CIFRAS PARA UNA MINI
La encuesta realizada por SIETE DIAS llegó a una conclusión previsible: Florida, Santa Fe y la esquina de Cabildo y Juramento —todas en Buenos Aires— fueron en 1968 los centros de mayor densidad minifaldera. El 56 por ciento de las mujeres consultadas en las cercanías de ese radio atesora por lo menos una en su guardarropa; son en su mayor parte jóvenes: no pasan de los 27 años. Veintitrés damitas sobre ciento se mantienen refractarias al indumento, pero aceptan que las demás “hagan lo que quieran"; otro 15 por ciento, más rígido, piensa que “es una moda para las chiquilinas"; se trata de hombres y mujeres de alrededor de los 30 años, pertenecientes a distintos sectores sociales.
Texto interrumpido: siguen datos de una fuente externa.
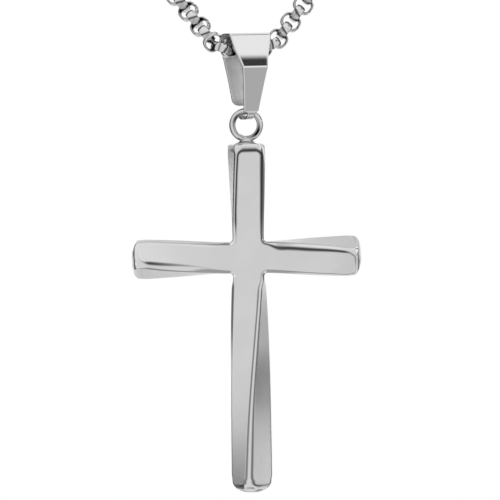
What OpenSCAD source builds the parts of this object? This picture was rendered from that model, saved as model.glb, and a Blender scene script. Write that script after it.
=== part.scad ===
// Cross pendant with twisted square bars, hung by a folded bail on a closed neck chain.
// Millimetres. +Z is up, the wearer faces -Y, and the origin is where the clasp rests on the nape.

/* [Cross] */
// Width over the two side arms
cross_w = 30; // [26:0.5:38]
// Height of the top arm's end above the middle of the crossing
cross_top = 14.7; // [13:0.1:18]
// Depth of the bottom arm's end below the middle of the crossing
cross_bottom = 30.6; // [26:0.1:36]
// Thickness of the square bars at the crossing
bar_w = 4.05; // [3.5:0.05:4.6]
// Thickness of the square bars at their ends
bar_end_w = 4.33; // [3.8:0.05:4.8]
// Radius of the bars' long edges
edge_r = 0.72; // [0.3:0.02:1.1]
// Rise of the domed ends
end_dome = 0.5; // [0.1:0.05:0.8]
// Radius between an end and the bar's sides
end_r = 0.6; // [0.3:0.05:0.9]
// Turn of the top arm's end about its own axis, in degrees
top_twist = 17; // [5:1:30]
// Turn of each side arm's end about its own axis, in degrees
side_twist = 31; // [10:1:45]
// Turn of the bottom arm's end about its own axis, in degrees
bottom_twist = 55; // [20:1:80]

/* [Eye ring] */
// Diameter of the ring through the middle of its wire
eye_d = 3.58; // [3.4:0.02:4.4]
// Thickness of the ring's wire
eye_wire_d = 0.83; // [0.6:0.01:0.9]
// Diameter of the weld between the ring and the top arm
weld_d = 1.6; // [1.2:0.1:2.4]
// Length of weld that shows between the top arm and the ring's wire
weld_h = 0.3; // [0.1:0.05:0.8]

/* [Bail] */
// Width of the strip over the chain
bail_w = 6.3; // [5:0.1:7]
// Width of the front leaf at its lower edge
bail_tip_w = 2.1; // [1.8:0.1:2.2]
// Thickness of the strip
bail_t = 0.4; // [0.3:0.01:0.42]
// Inside diameter of the loop round the chain
bail_bore = 3; // [3:0.1:4]
// Height from the eye ring's top wire to the middle of the loop
bail_h = 8.25; // [7.8:0.05:10]
// Width of the tongue under the eye ring
tongue_w = 1; // [0.8:0.02:1.1]
// Turn of the bail about the vertical, in degrees
bail_yaw = 30; // [0:1:32]

/* [Chain] */
// Diameter of the round box chain
chain_d = 2.7; // [2:0.05:2.75]
// Gap between the chain and the inside of the bail, at the top
chain_gap = 0.1; // [0.05:0.05:0.3]
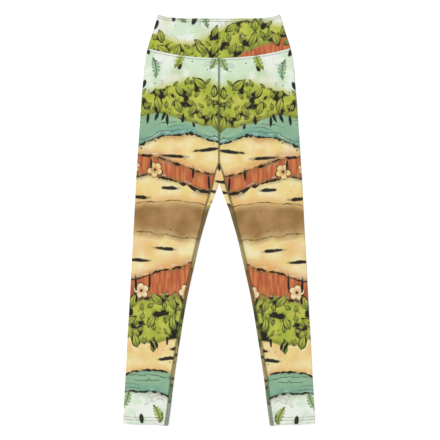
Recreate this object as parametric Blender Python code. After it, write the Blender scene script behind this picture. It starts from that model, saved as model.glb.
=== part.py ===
"""High-waisted leggings laid flat on their back, each sewn piece a cloth wall of its own.

+X is the wearer's left, +Y runs from the hems to the waist and +Z points up from the surface
that the garment lies on. Heights are measured from the lowest point of the hems, along +Y.
"""

import math
from collections import namedtuple

import bmesh
import bpy

MM = 0.001

# Overall sizes of the garment as it lies.
LENGTH = 950 * MM  # hem to the corners of the waistband
HEM_RISE = 5.4 * MM  # how much higher the outer corner of a hem lies than the inner one

# Waistband: doubled cloth, its top edge dipping and its lower seam sagging towards the middle.
TOP_MIDDLE = 941 * MM
TOP_RISE = 9 * MM  # from the middle of the top edge to its corners
TOP_POWER = 6
WAIST_MIDDLE = 849.5 * MM
WAIST_RISE = 22 * MM  # from the middle of the waist seam to the side
WAIST_POWER = 2.0
BAND_WALL = 2.0 * MM
BAND_LOFT = 4.7 * MM  # both layers of the band as they lie on each other

# Crotch: a kite-shaped gusset folded over the point where the legs part.
CROTCH = 561 * MM
GUSSET_FRONT = 609 * MM  # front point, at the foot of the centre-front seam
GUSSET_BACK = 625 * MM  # back point, at the foot of the centre-back seam
GUSSET_TIP = 498.5 * MM  # side corner, on the front of the leg
GUSSET_FOLD_END = 503 * MM  # where the gusset's end seam crosses the inner fold
GUSSET_BACK_END = 508 * MM  # where that seam turns up the back
POINT_CLEARANCE = 0.6 * MM  # keeps the gusset's two points out of the seams that end there
INSEAM_STRIP = 7 * MM  # cloth of the back that wraps round the inner fold to the inseam

# Seams.
SEAM_GAP = 0.3 * MM
END_GAP = 0.45 * MM  # below the gusset's end, whose seam turns round the inner fold
SEAM_RIDGE = 0.5 * MM  # the allowance under a seam lifts the cloth beside it
RIDGE_WIDTH = 7.5 * MM
ROLL = 0.5 * MM  # a finished edge rounds over by this much
ROLL_WIDTH = 1.5 * MM

FOLD_STEPS = 6  # facets round a fold
FOLD_SPREAD = 16 * MM  # a fold's spring lifts the cloth over this width

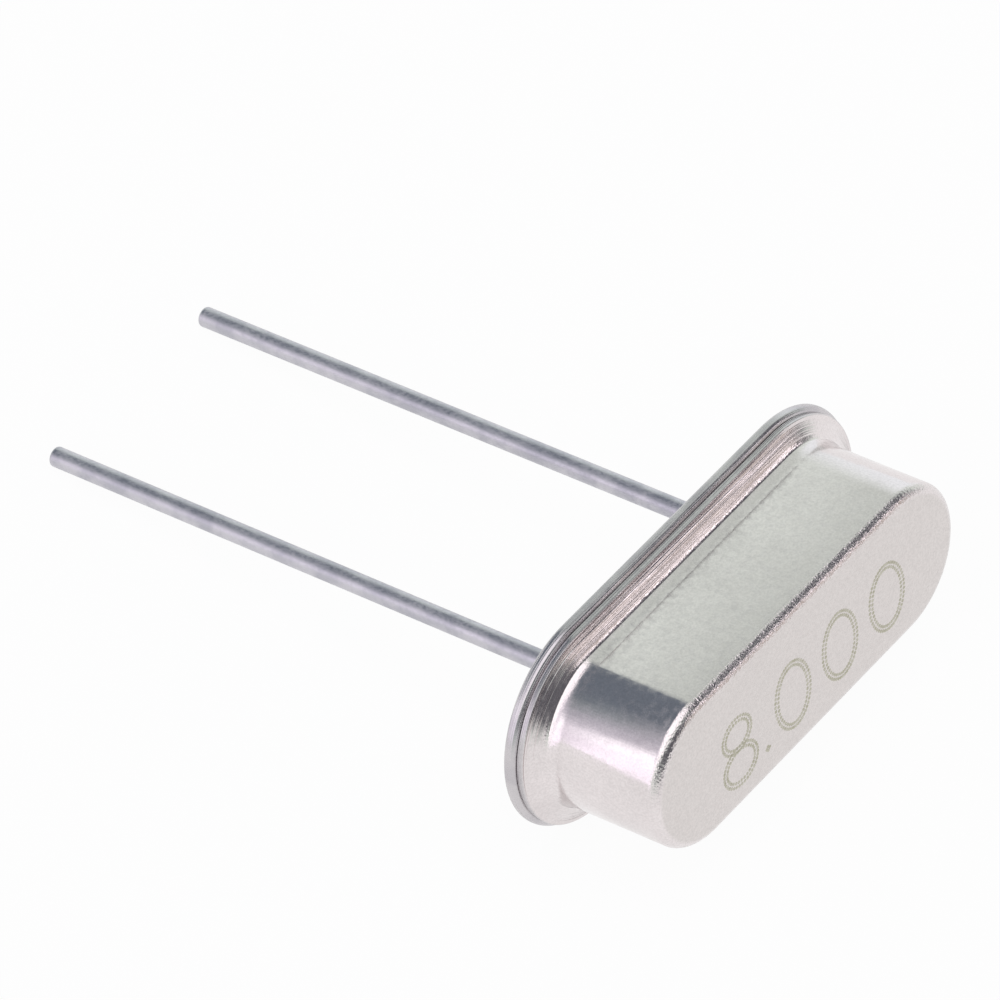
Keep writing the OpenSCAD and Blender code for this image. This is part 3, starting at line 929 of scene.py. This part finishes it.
# Each card is a soft-edged patch of the surroundings. Its side is how many degrees it lies out of
# the YZ plane towards +X, and its roll how many it lies up from -Y, over the top, towards +Y.
cards = [
    {"name": "ceiling", "side": (-90, 26), "sideSoft": (1, 5), "roll": (62, 125),
     "rollSoft": (5, 6), "colour": "#FFFBFF", "level": 1.5},
    {"name": "behind, low", "side": (24, 48), "sideSoft": (3, 6), "roll": (86, 134),
     "rollSoft": (4, 12), "colour": "#D6DED8", "level": 1},
    {"name": "bright end", "side": (51, 90), "sideSoft": (14, 1), "roll": (118, 192),
     "rollSoft": (14, 4), "colour": "#F6FCFF", "level": 1.12},
    {"name": "lilac wall", "side": (-90, -26), "sideSoft": (1, 10), "roll": (100, 200),
     "rollSoft": (6, 1), "colour": "#FAF4FF", "level": 1.04},
    {"name": "gap behind", "side": (-35, 28), "sideSoft": (31, 1.5), "roll": (111, 154),
     "rollSoft": (4, 7), "colour": "#737C87", "level": 1},
    {"name": "window", "side": (-90, -46), "sideSoft": (5, 6), "roll": (116, 155),
     "rollSoft": (6, 8), "colour": "#FCF9FF", "level": 1.6},
    {"name": "window, low", "side": (-90, -54), "sideSoft": (5, 5), "roll": (140, 182),
     "rollSoft": (6, 4), "colour": "#FBF4FF", "level": 1.5},
    {"name": "camera side", "side": (-55, 24), "sideSoft": (8, 6), "roll": (14, 48),
     "rollSoft": (3, 4), "colour": "#67676D", "level": 1},
    {"name": "camera side, high", "side": (-25, 14), "sideSoft": (6, 6), "roll": (-2, 48),
     "rollSoft": (2, 5), "colour": "#67676D", "level": 1},
    {"name": "camera side, right", "side": (22, 56), "sideSoft": (4, 10), "roll": (31, 88),
     "rollSoft": (2, 8), "colour": "#5F5F66", "level": 1},
    {"name": "camera side, far", "side": (42, 62), "sideSoft": (4, 6), "roll": (1, 50),
     "rollSoft": (2, 5), "colour": "#77777B", "level": 1},
    {"name": "paper's edge", "side": (20, 45), "sideSoft": (3, 5), "roll": (-4, 26),
     "rollSoft": (1, 2), "colour": "#EFE3DB", "level": 0.72},
    {"name": "lamp strip", "side": (20, 52), "sideSoft": (3, 5), "roll": (24.5, 31.5),
     "rollSoft": (1, 1), "colour": "#FFF8FC", "level": 2.2},
]


def makeWorld():
    # the cards are painted one over another, and the camera itself sees plain white
    world = bpy.data.worlds.new("studio")
    bpy.context.scene.world = world
    world.use_nodes = True
    tree = world.node_tree
    out = next(node for node in tree.nodes if node.type == 'OUTPUT_WORLD')
    light = next(node for node in tree.nodes if node.type == 'BACKGROUND')
    coords = addNode(tree, 'ShaderNodeTexCoord')
    way = addNode(tree, 'ShaderNodeSeparateXYZ', {0: coords.outputs["Generated"]})
    side = addNode(tree, 'ShaderNodeMath', {0: way.outputs["X"]}, operation='ARCSINE')
    ahead = addNode(tree, 'ShaderNodeMath', {0: way.outputs["Y"], 1: -1}, operation='MULTIPLY')
    roll = addNode(tree, 'ShaderNodeMath', {0: way.outputs["Z"], 1: ahead.outputs[0]},
                   operation='ARCTAN2')
    colour = srgb(studio["air"])
    for card in cards:
        shape = 1.0
        for angle, key in ((side, "side"), (roll, "roll")):
            start, end = (radians(value) for value in card[key])
            middle, half = (start + end) / 2, (end - start) / 2
            soft = [radians(value) for value in card[key + "Soft"]]
            away = addNode(tree, 'ShaderNodeMath', {0: angle.outputs[0], 1: middle},
                           operation='SUBTRACT')
            near = addNode(tree, 'ShaderNodeMath', {0: away.outputs[0], 1: pi, 2: -pi},
                           operation='WRAP')
            rise = addNode(tree, 'ShaderNodeMapRange', {
                "Value": near.outputs[0], "From Min": -half - soft[0],
                "From Max": -half + soft[0]}, interpolation_type='SMOOTHSTEP')
            fall = addNode(tree, 'ShaderNodeMapRange', {
                "Value": near.outputs[0], "From Min": half + soft[1],
                "From Max": half - soft[1]}, interpolation_type='SMOOTHSTEP')
            both = addNode(tree, 'ShaderNodeMath', {0: rise.outputs[0], 1: fall.outputs[0]},
                           operation='MULTIPLY')
            shape = addNode(tree, 'ShaderNodeMath', {0: both.outputs[0], 1: shape},
                            operation='MULTIPLY').outputs[0]
        painted = Vector(srgb(card["colour"])) * card["level"]
        colour = addNode(tree, 'ShaderNodeMix', {"Factor": shape, "A": colour, "B": painted},
                         data_type='RGBA').outputs["Result"]
    tree.links.new(colour, light.inputs["Color"])
    white = addNode(tree, 'ShaderNodeBackground', {"Color": (1, 1, 1, 1), "Strength": 1})
    path = addNode(tree, 'ShaderNodeLightPath')
    mix = addNode(tree, 'ShaderNodeMixShader', {
        0: path.outputs["Is Camera Ray"], 1: light.outputs[0], 2: white.outputs[0]})
    tree.links.new(mix.outputs[0], out.inputs["Surface"])


makeFloor()
makeWorld()
print("floor and surroundings made")
view = bpy.context.scene.view_settings
view.view_transform = 'Standard'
Entre las ciento ochenta y tres personas sometidas a la compulsa, apenas un seis por ciento creyó necesario reforzar su opinión con consideraciones éticas: “Estamos ante una decadencia moral, una total subversión de los valores que forjaron nuestra esencia como nación”, exageró un nervioso funcionario de la administración pública, en una confitería de Cabildo al 2000.
Los más serenos parecen tener mayores argumentos en su favor: las argentinas supieron adaptar la moda a su personalidad, no se entregaron con armas y bagajes al tic impuesto por los diseñadores. Sólo condescienden a mostrar 15 centímetros de muslo, contra 20 ó 25 de las minis europeas. Por eso, quizás, los entendidos admiten una novísima clasificación: mini-mini, mini propiamente dicha, y falda corta. Ejemplo de la primera categoría fue, en su momento, el vestido ultracorto que lució Evangelina Pichimahuida Salazar a su regreso de España, que comunicó nuevos bríos a las fanáticas. Hoy, aquellos impulsos se moderaron, las aguas volvieron a un cauce más reposado.
Es que, como bromea el humorista Oscar E. Vázquez Lucio (36 años, más conocido por su seudónimo, Siulnas): “Las faldas son como los políticos; cuando están abajo, todos esperamos que suban; pero, una vez que están arriba, no nos convencen, y no paramos hasta derribarlas.”